**Set task**
Only the lines from the one containing "for vane in" through the one containing "obj.matrix_parent_inverse = Matrix.Identity(4)" are to be copied, exactly and with both ends kept.

**Data excerpt**
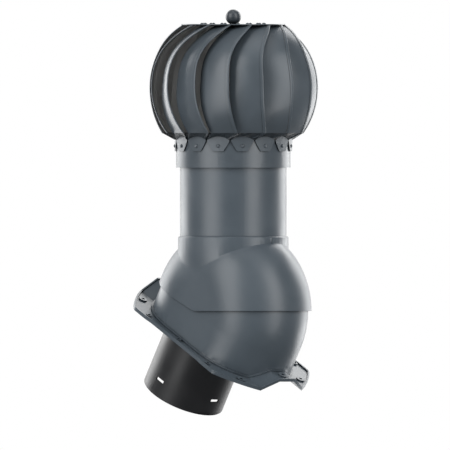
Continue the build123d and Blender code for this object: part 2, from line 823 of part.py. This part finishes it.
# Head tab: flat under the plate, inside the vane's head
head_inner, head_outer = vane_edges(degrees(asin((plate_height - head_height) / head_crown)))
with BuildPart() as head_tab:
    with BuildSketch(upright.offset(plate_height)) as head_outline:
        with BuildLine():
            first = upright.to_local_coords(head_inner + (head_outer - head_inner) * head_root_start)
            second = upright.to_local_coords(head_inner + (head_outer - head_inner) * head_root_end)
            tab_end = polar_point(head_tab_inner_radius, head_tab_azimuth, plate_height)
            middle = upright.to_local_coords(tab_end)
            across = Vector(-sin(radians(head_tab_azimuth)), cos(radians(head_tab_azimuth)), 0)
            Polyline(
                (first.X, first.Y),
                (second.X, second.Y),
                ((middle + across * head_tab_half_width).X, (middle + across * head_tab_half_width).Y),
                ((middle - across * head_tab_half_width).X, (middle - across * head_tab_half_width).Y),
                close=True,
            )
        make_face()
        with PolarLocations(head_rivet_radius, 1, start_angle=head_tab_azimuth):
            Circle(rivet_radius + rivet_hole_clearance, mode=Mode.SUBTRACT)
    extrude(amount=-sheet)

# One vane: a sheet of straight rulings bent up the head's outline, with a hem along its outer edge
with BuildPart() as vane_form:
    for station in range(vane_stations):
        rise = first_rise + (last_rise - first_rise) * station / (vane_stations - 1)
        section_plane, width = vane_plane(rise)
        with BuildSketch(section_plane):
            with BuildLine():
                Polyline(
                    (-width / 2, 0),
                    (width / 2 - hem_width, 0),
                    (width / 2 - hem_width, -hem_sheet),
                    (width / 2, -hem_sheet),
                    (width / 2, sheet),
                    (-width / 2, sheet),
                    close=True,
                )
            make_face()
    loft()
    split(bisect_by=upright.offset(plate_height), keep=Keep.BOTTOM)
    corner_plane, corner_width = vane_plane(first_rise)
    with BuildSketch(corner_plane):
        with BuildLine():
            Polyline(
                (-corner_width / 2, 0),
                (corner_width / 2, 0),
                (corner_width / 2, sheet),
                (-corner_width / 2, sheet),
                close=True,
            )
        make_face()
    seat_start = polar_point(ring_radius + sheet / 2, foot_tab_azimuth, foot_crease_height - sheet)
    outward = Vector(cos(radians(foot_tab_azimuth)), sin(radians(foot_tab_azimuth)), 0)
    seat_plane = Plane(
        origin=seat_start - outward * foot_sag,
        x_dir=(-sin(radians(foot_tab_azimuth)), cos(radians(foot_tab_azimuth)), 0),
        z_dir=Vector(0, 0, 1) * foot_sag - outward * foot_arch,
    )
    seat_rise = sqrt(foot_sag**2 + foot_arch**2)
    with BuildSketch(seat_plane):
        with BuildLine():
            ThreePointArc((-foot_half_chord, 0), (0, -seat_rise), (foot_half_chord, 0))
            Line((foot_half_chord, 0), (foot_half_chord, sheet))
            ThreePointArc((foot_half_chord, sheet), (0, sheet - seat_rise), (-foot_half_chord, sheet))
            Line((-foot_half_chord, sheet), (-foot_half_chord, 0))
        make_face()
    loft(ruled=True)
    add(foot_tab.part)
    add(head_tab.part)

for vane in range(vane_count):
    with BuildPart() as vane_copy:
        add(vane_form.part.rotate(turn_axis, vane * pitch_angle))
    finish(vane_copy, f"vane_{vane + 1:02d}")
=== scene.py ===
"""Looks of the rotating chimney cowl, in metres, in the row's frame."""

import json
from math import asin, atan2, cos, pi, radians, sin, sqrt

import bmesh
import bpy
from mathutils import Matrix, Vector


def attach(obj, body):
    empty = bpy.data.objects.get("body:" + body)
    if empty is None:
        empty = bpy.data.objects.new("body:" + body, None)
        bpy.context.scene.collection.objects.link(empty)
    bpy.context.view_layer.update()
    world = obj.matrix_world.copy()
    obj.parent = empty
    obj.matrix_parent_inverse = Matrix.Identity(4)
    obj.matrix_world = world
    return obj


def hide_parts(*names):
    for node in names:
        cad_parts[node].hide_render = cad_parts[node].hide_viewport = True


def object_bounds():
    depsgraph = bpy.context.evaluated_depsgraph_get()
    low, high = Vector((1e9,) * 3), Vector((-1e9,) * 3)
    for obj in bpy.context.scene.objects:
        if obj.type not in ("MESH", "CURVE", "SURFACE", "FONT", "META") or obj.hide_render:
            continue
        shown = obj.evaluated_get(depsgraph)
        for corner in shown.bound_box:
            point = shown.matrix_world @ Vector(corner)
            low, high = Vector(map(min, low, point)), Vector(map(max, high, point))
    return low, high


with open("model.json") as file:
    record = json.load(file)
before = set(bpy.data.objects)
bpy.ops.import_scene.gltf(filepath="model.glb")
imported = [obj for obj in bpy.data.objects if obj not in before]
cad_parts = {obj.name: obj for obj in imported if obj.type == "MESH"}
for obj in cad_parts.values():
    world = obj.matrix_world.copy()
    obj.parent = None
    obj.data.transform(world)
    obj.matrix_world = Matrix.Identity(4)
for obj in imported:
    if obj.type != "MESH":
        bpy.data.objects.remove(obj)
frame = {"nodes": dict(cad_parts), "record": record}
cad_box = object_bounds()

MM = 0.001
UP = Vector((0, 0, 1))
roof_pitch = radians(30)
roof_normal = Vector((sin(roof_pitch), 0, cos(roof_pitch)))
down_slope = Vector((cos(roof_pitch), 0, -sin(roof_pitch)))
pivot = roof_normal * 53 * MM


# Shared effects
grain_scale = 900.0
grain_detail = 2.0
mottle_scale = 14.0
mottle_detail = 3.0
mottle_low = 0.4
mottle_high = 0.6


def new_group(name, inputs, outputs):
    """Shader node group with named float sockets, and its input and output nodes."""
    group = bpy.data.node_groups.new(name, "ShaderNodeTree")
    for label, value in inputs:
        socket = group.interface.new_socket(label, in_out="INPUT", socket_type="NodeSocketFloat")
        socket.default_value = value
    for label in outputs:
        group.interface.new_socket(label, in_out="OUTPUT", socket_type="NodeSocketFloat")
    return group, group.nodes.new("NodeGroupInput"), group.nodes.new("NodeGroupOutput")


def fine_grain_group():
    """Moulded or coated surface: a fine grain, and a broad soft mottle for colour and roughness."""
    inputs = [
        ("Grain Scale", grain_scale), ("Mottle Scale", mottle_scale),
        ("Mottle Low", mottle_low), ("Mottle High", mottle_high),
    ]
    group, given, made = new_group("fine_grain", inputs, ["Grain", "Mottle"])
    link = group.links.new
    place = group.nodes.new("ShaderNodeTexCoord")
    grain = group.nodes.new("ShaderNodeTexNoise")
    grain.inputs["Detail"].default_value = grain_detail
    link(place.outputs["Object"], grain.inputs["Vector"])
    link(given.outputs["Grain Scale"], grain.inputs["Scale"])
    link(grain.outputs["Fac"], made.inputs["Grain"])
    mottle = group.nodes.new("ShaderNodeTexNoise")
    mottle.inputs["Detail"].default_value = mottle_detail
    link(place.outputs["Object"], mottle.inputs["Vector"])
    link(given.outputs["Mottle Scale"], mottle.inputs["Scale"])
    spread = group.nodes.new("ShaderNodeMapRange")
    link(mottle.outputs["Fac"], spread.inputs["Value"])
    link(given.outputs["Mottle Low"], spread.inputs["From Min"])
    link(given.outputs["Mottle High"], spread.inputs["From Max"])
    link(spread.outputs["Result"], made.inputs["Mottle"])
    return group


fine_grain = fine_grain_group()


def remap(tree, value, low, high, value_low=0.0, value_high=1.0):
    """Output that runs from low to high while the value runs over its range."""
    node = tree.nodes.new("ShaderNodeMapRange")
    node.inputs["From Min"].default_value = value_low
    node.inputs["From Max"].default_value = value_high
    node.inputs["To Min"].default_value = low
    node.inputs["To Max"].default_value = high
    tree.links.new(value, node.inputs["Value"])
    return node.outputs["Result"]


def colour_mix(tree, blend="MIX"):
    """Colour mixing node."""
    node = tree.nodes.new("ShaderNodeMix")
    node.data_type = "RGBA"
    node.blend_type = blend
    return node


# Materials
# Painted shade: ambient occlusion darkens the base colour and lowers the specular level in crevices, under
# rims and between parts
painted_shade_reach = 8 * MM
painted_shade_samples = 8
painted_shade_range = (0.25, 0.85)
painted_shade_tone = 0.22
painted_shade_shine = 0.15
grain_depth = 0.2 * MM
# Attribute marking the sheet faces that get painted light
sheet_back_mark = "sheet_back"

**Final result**
for vane in range(vane_count):
    with BuildPart() as vane_copy:
        add(vane_form.part.rotate(turn_axis, vane * pitch_angle))
    finish(vane_copy, f"vane_{vane + 1:02d}")
=== scene.py ===
"""Looks of the rotating chimney cowl, in metres, in the row's frame."""

import json
from math import asin, atan2, cos, pi, radians, sin, sqrt

import bmesh
import bpy
from mathutils import Matrix, Vector


def attach(obj, body):
    empty = bpy.data.objects.get("body:" + body)
    if empty is None:
        empty = bpy.data.objects.new("body:" + body, None)
        bpy.context.scene.collection.objects.link(empty)
    bpy.context.view_layer.update()
    world = obj.matrix_world.copy()
    obj.parent = empty
    obj.matrix_parent_inverse = Matrix.Identity(4)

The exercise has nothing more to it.